The Jubilee 2000 international movement achieved renewed prominence of the debt issue and renewed urgency and vigor of international campaigning on the debt starting in the mid 1990's. The different Jubilee 2000 campaigns mobilized thousands of people in the North calling for the "cancellation of the unpayable debts of the poorest countries of the South". By the late 1990's, however, there was a growing sense of dissatisfaction and unease among many debt campaigns and advocates in the South regarding the international conduct and message of the Jubilee 2000 campaigns.

It was felt that there was a lack of active participation and leadership by the South in the international debt movement. With the exception of some countries, many Jubilee 2000 initiatives in the South were organized by the North and assumed the calls formulated in the North. Spokespersons in the international front were from the North. These observations were made not only as critique but also as self-criticism.

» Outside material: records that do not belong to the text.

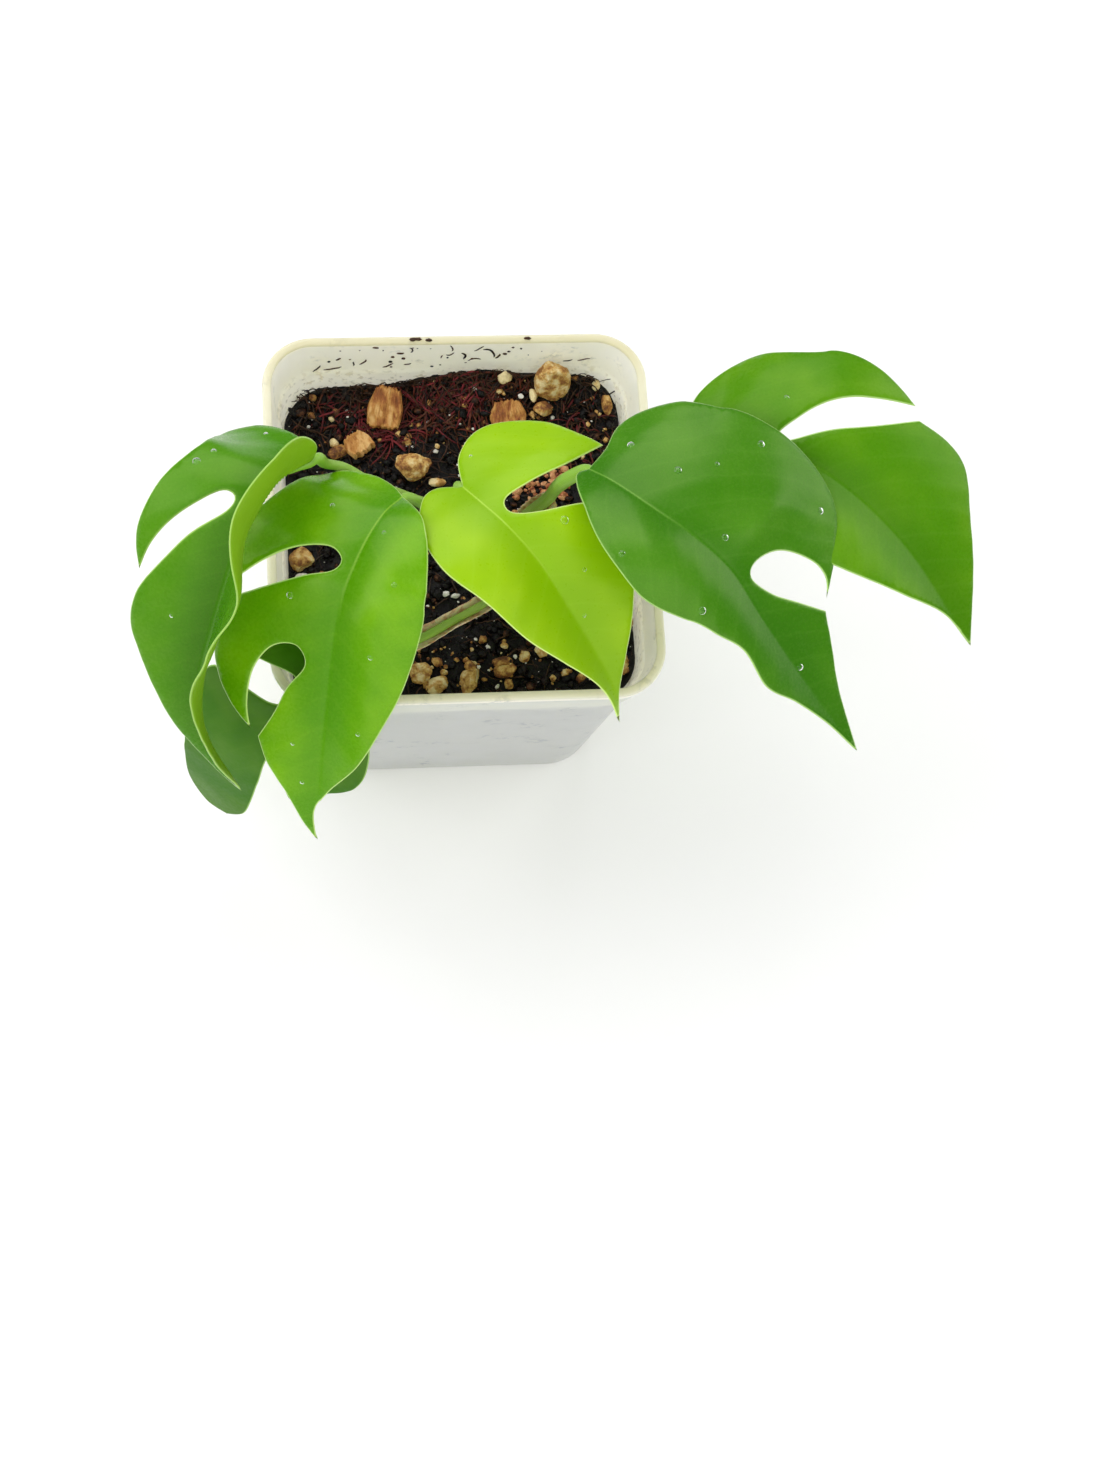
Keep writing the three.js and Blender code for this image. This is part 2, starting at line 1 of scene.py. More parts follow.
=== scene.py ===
"""Looks of a potted Rhaphidophora tetrasperma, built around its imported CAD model.

Sizes are in millimetres while a shape is worked out, and MM turns them to metres when its mesh
is made. The plant's shape repeats the midribs, outlines and stalk routes of the CAD model, with
veins, puckers and thin rounded margins of its own.
"""

import logging
import math
import random
from collections.abc import Callable, Sequence
from dataclasses import dataclass, field, replace
from enum import Enum
from functools import partial

import bmesh
import bpy
import numpy as np
from mathutils import Matrix, Vector, noise
from mathutils.geometry import delaunay_2d_cdt

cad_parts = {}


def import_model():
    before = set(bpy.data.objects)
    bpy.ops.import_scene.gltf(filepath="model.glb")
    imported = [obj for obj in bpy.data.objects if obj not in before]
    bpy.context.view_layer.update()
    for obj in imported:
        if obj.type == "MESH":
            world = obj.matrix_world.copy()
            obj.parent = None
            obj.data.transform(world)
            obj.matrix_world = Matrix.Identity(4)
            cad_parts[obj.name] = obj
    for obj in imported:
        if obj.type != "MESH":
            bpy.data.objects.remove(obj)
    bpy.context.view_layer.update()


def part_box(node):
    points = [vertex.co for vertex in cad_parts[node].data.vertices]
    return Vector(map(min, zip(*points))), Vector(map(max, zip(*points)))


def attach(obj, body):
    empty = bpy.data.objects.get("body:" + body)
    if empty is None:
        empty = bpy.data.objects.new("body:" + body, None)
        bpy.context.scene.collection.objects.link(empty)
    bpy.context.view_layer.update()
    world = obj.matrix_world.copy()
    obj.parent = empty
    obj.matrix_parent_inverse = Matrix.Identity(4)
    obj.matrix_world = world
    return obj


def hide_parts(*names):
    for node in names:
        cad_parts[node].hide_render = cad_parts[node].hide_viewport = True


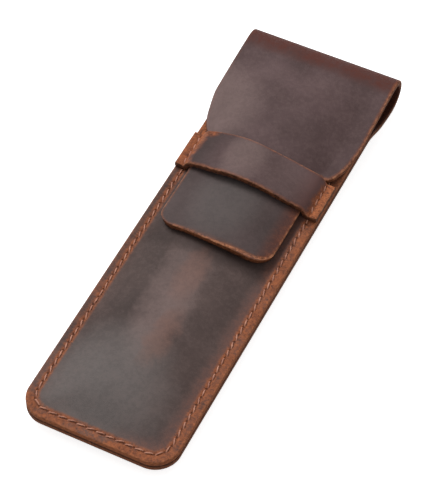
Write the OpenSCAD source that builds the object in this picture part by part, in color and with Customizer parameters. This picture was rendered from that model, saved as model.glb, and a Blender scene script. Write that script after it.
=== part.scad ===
// Leather pen case: one blank makes the back, the fold, the flap and its tongue.
// A moulded front is sewn to the back, and a keeper strap across the front holds the tongue.
// X runs across the case, +Y from the toe to the fold, and Z up from the surface it lies on.

/* [Case] */
// Closed length from the toe to the outside of the fold
case_l = 183.5; // [165:0.5:200]
// Width across the sewn rims
case_w = 55; // [52:1:62]
// Thickness of the leather
leather_t = 2.2; // [1.8:0.1:2.6]
// Radius of the two toe corners
toe_corner_r = 9; // [7:0.5:12]
// Width of the flat sewn rim
rim_w = 6; // [5.5:0.5:8]
// Height that the front bulges above its rim
front_rise = 4.5; // [4:0.5:8]
// Depth that the back bulges below its rim
back_drop = 4; // [3:0.5:5.5]
// Width of the flat strip that the back rests on
rest_w = 16; // [10:1:20]
// Length over which the pocket closes towards the toe rim
toe_run = 25; // [15:1:35]

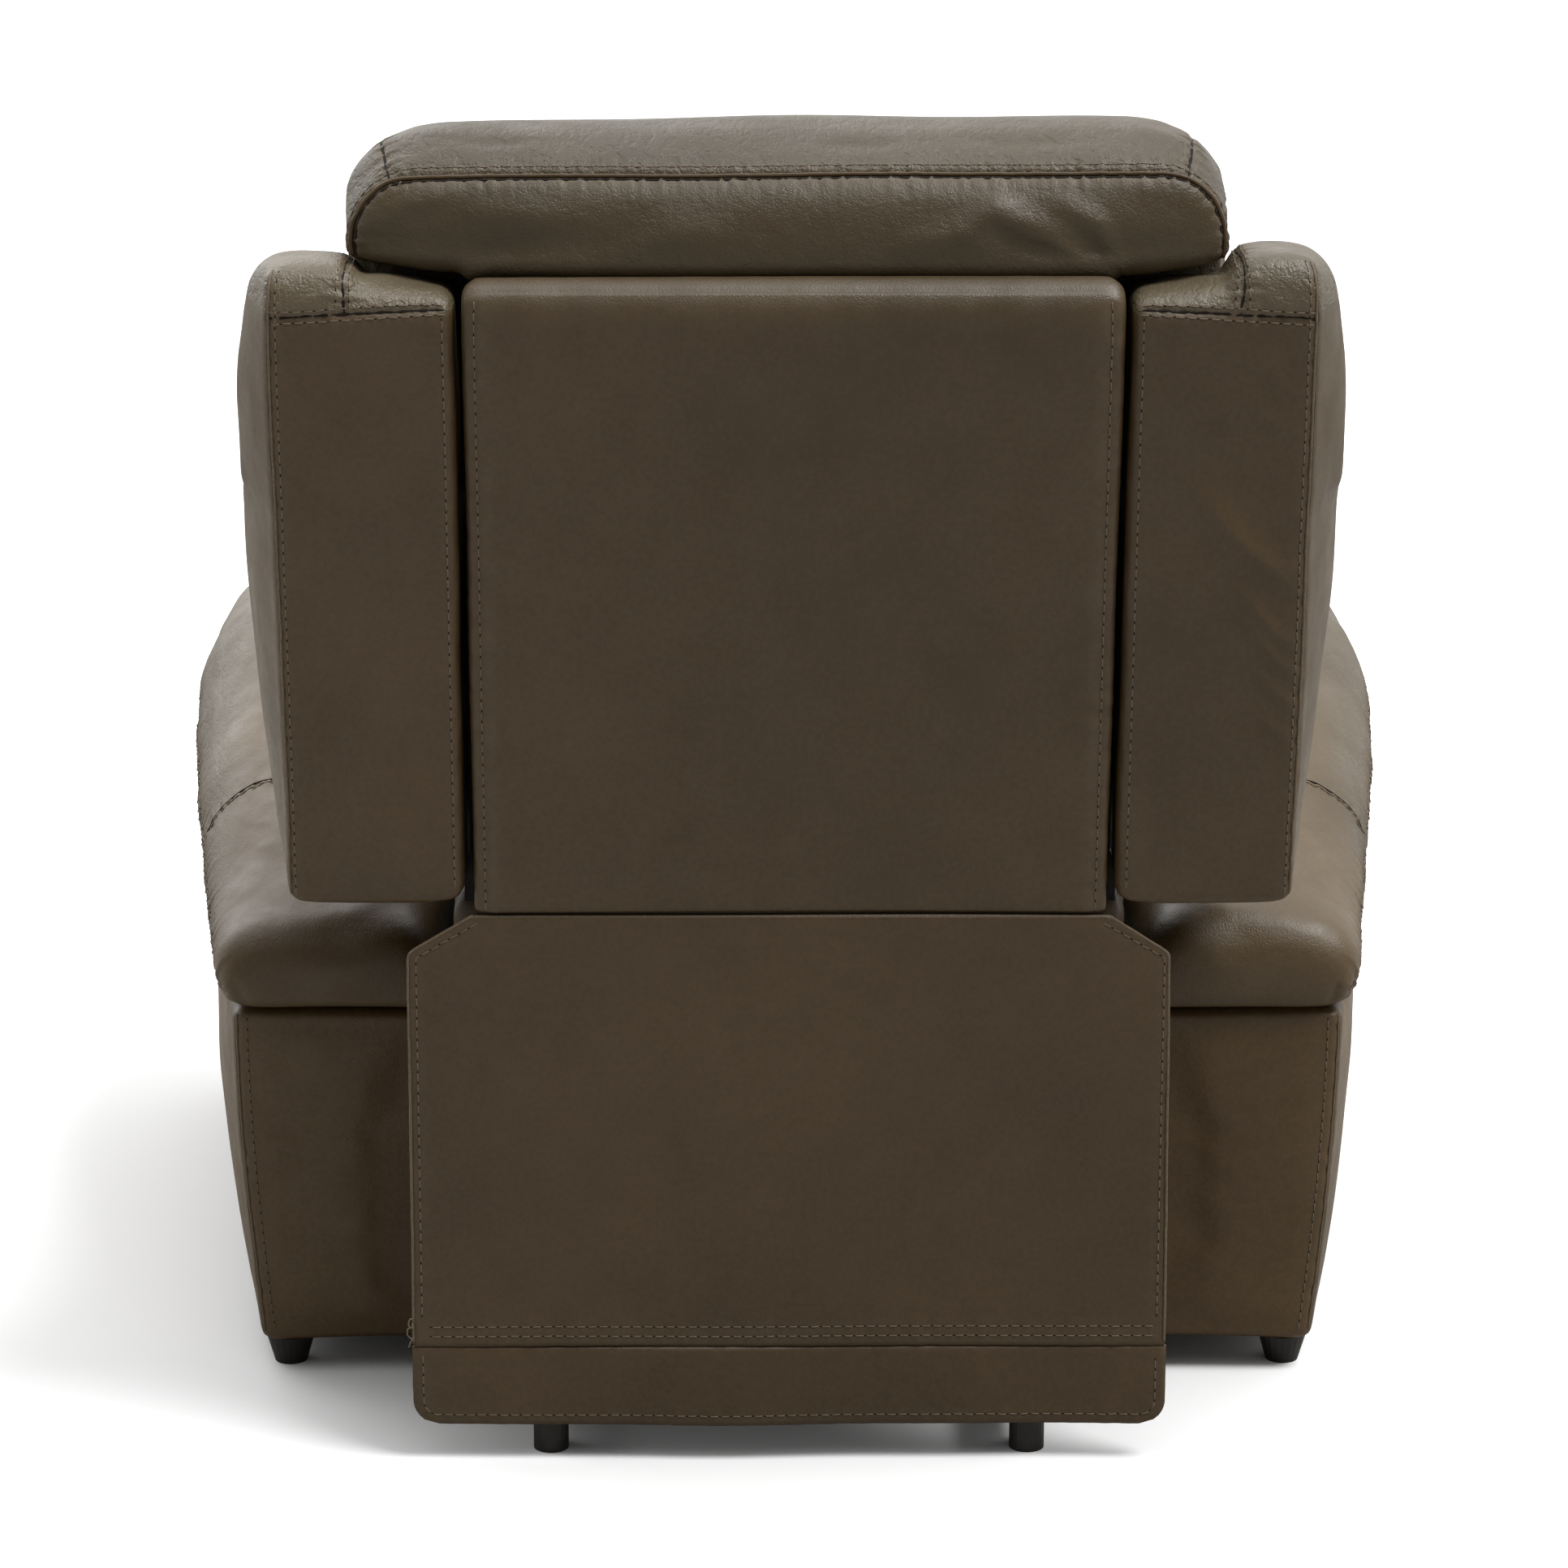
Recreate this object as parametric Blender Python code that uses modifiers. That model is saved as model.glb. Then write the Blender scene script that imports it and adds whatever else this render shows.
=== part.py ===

The most important reflection was that the overt as well as the underlying ideas carried by many of the Jubilee 2000 campaigns were not fully reflective of the perspective, position and vision of the South. The major issues were:

However, there is a more fundamental problem to HIPC that is the main basis for calling for its outright rejection. Debt relief through HIPC requires compliance with economic conditionalities. Conditionalities that lead to greater impoverishment and consequently greater indebtedness. Conditionalities that are premised on continued hostage of the Southern economies by Northern creditors. These conditionalities used to be called structural adjustment programs. In 1999, the WB and the IMF renamed these conditionalities as Poverty Reduction Strategy Programs (PRSPs) and sweetened these bitter pills by specifying that national governments should be designing these programs (thus the PRSPs would not be 'imposed' conditionalities) and that the process of designing these programs would include "civil society participation" (therefore making the process 'democratic').

Past experiences have taught us what kind of "participation" takes place in WB/IMF and even elite government processes. It must also be pointed out that no matter how these processes are to be undertaken, as long as countries are indebted and reliant on external infusion of capital, as long as the WB and the IMF are big lenders and have a lot of say about a country's credit worthiness, as long as we have governments run by the elites, the IMF and WB will still exercise tremendous influence on government policies. In fact, many South countries' economic managers do not have to be persuaded to follow the neo-liberal economic paradigm, as they have so internalized this paradigm. Furthermore, in the end PRSPs are still to be approved by the WB and IMF.

Thus, the slogan "NOTHING ABOUT US WITHOUT US" became a challenge to many movements in the South to strengthen the collective voice, presence and leadership of the South in the international debt movement. And to realize this, it was considered imperative to form a South-South alliance.

The challenge presented to the South by the international Jubilee 2000 movement is only half of the motivation.

What is even more important and what remains now to be the most compelling reason for the formation of the South-South Solidarity is the profound realization that now more than ever, in the context of globalization, our struggles are joined in nature and purpose and without solidarity we cannot hope to win victories. We confront not only national structures and adversaries; we confront a global system and global agents of this system. This is also a compelling reason for South-North global solidarity, of course, but we are of the belief that South-North solidarity can only be fully strengthened and fully global if there is a South-South solidarity.

We hope to contribute to ushering in an era when South country agendas do not compete for solidarity from the North, where solidarity is not something that the North gives to the South, but that there is a real globalization of resistance and struggles rooted in strong, vibrant local and national movements in the South and in the North.

Throughout all the Conference Workshops, debt was raised as an issue of related concern. The Conference agreed to focus maximum effort to build North-South partnerships for a global campaign against illegitimate debts.